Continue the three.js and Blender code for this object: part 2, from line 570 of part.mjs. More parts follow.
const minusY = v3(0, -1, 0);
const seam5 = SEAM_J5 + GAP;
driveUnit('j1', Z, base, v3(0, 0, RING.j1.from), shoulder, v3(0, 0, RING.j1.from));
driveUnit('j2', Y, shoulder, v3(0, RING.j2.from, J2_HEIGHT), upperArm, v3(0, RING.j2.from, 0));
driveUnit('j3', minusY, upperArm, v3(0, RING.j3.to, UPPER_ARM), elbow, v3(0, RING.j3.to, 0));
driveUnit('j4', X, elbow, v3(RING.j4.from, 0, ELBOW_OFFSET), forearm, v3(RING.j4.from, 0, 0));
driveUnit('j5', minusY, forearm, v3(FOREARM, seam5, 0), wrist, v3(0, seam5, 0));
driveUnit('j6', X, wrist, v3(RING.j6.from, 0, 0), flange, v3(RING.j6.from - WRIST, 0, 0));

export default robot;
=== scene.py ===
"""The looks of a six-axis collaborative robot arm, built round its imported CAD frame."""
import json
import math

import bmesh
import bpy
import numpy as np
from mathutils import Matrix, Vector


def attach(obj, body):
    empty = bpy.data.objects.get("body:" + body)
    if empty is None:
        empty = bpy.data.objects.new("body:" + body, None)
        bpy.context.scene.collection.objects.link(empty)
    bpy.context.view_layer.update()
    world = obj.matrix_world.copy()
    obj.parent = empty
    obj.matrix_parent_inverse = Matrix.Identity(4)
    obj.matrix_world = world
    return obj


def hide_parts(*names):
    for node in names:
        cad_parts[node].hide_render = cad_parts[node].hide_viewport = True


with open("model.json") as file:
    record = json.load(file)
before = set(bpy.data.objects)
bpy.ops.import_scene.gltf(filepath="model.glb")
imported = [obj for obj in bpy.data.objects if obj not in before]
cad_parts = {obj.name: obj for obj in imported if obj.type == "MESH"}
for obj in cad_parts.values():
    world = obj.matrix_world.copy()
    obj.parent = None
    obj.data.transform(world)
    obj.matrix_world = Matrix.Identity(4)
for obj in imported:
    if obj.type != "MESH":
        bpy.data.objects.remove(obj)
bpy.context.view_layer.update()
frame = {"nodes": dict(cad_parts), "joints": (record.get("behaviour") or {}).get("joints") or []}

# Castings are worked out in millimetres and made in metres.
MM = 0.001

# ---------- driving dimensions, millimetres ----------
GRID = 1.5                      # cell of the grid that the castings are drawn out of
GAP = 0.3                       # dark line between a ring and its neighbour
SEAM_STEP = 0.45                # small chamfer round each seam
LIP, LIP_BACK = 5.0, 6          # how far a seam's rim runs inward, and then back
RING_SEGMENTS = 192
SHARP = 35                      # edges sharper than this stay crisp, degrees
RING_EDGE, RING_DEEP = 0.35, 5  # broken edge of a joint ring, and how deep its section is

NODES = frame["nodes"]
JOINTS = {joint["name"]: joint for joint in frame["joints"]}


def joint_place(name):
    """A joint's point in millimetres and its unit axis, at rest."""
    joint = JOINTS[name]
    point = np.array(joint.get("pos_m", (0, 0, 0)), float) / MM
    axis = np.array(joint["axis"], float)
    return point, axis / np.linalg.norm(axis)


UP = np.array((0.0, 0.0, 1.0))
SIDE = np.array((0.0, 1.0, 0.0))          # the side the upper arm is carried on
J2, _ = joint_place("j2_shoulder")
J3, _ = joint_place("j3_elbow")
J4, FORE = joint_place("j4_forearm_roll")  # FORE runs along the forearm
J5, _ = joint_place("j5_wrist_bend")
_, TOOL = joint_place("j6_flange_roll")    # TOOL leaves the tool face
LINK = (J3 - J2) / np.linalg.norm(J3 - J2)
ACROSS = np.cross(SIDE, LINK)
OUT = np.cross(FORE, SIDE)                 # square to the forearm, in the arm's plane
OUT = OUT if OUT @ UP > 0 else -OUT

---

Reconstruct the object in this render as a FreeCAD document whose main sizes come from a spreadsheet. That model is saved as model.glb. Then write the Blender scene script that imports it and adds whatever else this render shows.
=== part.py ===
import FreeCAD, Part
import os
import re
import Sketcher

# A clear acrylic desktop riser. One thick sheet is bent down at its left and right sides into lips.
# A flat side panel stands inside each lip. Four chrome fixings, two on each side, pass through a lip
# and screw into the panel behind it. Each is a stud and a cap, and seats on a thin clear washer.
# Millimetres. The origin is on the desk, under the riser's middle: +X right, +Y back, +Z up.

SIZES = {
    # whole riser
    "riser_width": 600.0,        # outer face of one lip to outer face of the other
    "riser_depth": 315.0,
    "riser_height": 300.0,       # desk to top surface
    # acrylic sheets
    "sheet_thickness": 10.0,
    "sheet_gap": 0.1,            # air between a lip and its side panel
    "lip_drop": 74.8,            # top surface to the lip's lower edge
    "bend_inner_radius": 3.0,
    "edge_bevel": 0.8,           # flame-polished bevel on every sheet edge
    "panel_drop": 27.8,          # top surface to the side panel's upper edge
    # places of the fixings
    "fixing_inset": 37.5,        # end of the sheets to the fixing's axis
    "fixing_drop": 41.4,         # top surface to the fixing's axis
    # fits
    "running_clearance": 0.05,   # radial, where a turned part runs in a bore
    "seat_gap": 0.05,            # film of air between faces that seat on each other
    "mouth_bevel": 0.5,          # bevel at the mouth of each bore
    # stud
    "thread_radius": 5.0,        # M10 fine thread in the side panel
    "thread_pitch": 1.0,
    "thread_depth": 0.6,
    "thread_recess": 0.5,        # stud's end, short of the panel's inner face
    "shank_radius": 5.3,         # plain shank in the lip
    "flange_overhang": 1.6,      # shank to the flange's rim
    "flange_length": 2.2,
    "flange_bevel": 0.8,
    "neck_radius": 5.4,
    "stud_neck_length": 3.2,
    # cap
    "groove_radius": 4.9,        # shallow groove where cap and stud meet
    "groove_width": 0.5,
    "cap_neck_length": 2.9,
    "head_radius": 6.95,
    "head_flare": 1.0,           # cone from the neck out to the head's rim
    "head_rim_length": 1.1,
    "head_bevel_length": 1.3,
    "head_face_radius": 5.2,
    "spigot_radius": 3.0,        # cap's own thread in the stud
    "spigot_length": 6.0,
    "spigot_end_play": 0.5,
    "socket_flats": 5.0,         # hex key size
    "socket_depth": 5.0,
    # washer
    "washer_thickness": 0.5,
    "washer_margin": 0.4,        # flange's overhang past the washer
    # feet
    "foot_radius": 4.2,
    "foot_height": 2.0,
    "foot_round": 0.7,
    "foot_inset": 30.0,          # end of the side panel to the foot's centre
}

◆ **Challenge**
From the listing above, output exactly the run of lines that starts with the line containing "const minusY = v3(0, -1, 0);" and ends with the line containing "record = json.load(file)".

◆ **Exercise solution**
const minusY = v3(0, -1, 0);
const seam5 = SEAM_J5 + GAP;
driveUnit('j1', Z, base, v3(0, 0, RING.j1.from), shoulder, v3(0, 0, RING.j1.from));
driveUnit('j2', Y, shoulder, v3(0, RING.j2.from, J2_HEIGHT), upperArm, v3(0, RING.j2.from, 0));
driveUnit('j3', minusY, upperArm, v3(0, RING.j3.to, UPPER_ARM), elbow, v3(0, RING.j3.to, 0));
driveUnit('j4', X, elbow, v3(RING.j4.from, 0, ELBOW_OFFSET), forearm, v3(RING.j4.from, 0, 0));
driveUnit('j5', minusY, forearm, v3(FOREARM, seam5, 0), wrist, v3(0, seam5, 0));
driveUnit('j6', X, wrist, v3(RING.j6.from, 0, 0), flange, v3(RING.j6.from - WRIST, 0, 0));

export default robot;
=== scene.py ===
"""The looks of a six-axis collaborative robot arm, built round its imported CAD frame."""
import json
import math

import bmesh
import bpy
import numpy as np
from mathutils import Matrix, Vector


def attach(obj, body):
    empty = bpy.data.objects.get("body:" + body)
    if empty is None:
        empty = bpy.data.objects.new("body:" + body, None)
        bpy.context.scene.collection.objects.link(empty)
    bpy.context.view_layer.update()
    world = obj.matrix_world.copy()
    obj.parent = empty
    obj.matrix_parent_inverse = Matrix.Identity(4)
    obj.matrix_world = world
    return obj


def hide_parts(*names):
    for node in names:
        cad_parts[node].hide_render = cad_parts[node].hide_viewport = True


with open("model.json") as file:
    record = json.load(file)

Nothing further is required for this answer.